L’incarnation romanesque de la femme dans l’œuvre de Mohammed Dib révèle une représentation complexe de la femme algérienne, explorant son statut et son évolution à travers les romans ‘La Grande maison’ et ‘Un Été africain’. Cette étude met en lumière l’interaction entre l’imaginaire collectif et la réalité sociale.
PARTIE II
LA FEMME DANS L’INCARNATION ROMANESQUE
L’IMAGE DE LA FEMME DANS L’ŒUVRE DIBIENNE.
Chapitre 01
Jamais le statut de la femme dans la société n’a posé plus de question à l’échelle mondiale qu’il n’en pose aujourd’hui. Jamais il n’est apparu plus clairement que l’évolution des structures sociales y était liée. […] À l’Est comme à l’Ouest, les déclarations de principe, les discussions passionnées qui ont lieu dans la vie politique, les mouvements d’opinion, la presse sont autant de preuves de l’ampleur et de l’importance du problème.
De nombreuses études sociologiques ont déjà mis en relief divers aspects de l’évolution du statut de la femme. Le travail professionnel, la participation de la vie politique, le rôle social, le rôle familial, etc. ; ont donné lieu à la publication d’ouvrages et d’articles divers dans beaucoup de pays.1
Le réel amer qu’a vécu la femme algérienne, et qu’elle vit encore jusqu’à présent dans plusieurs régions, a poussé les écrivains à s’intéresser à cette catégorie du peuple méprisée et marginalisée. En mettant en lumière un être qui a vécu longtemps dans l’ombre, et cela à travers son adaptation et son incarnation dans les différentes productions littéraires notamment la romanesque, Lucien Goldmann écrit : « la forme romanesque est la transposition sur le plan littéraire de la vie quotidienne dans la société.
»2. Considérées comme personnages romanesques, les femmes algériennes évoquent des images multiples d’un discours social et culturel et attirent l’attention sur les représentations de l’identité féminine et la façon dont cette identité a changé et continue de changer.

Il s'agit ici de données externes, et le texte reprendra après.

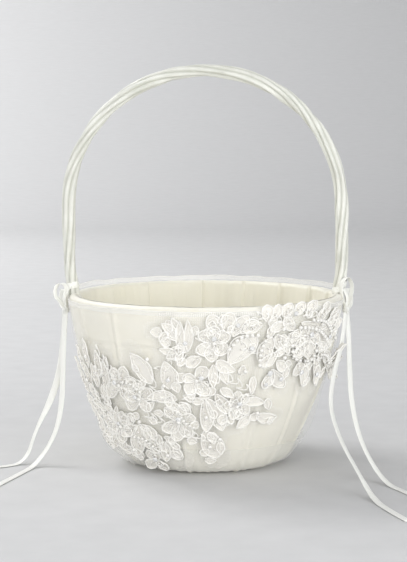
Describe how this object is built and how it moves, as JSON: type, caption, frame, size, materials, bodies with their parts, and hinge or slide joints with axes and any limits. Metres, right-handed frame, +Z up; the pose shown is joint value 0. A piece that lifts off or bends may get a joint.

Toutefois, il est nécessaire de montrer que l’incarnation romanesque de la femme est une arme à double tranchant : d’une part les images qu’on se fait de cette femme, les représentations, les modèles, les aspirations et les valeurs qui y sont liées jouent un rôle considérable dans la transformation et l’évolution des structures sociales, ainsi du statut de la femme ; d’autre part, cette incarnation ne fait qu’enraciner des images abusives, dégradantes héritées de l’imaginaire collectif et parfois de l’imaginaire de certains écrivains.
L’image de la femme dans le roman maghrébin d’expression française :
La littérature maghrébine d’expression française est apparue dans les années cinquante en tant que littérature nationale engagée, elle est née en Algérie d’abord pour s’étendre ensuite aux autres pays maghrébins. Elle est représentée par des grands écrivains comme : Feraoun, Mammeri, Dib, Kateb Yacine, Chraïbi et d’autres, qui ont montré que l’utilisation de la langue française ne les avait nullement empêchés de rester Maghrébins au service de leurs pays, pour dénoncer la colonisation et défendre leur liberté.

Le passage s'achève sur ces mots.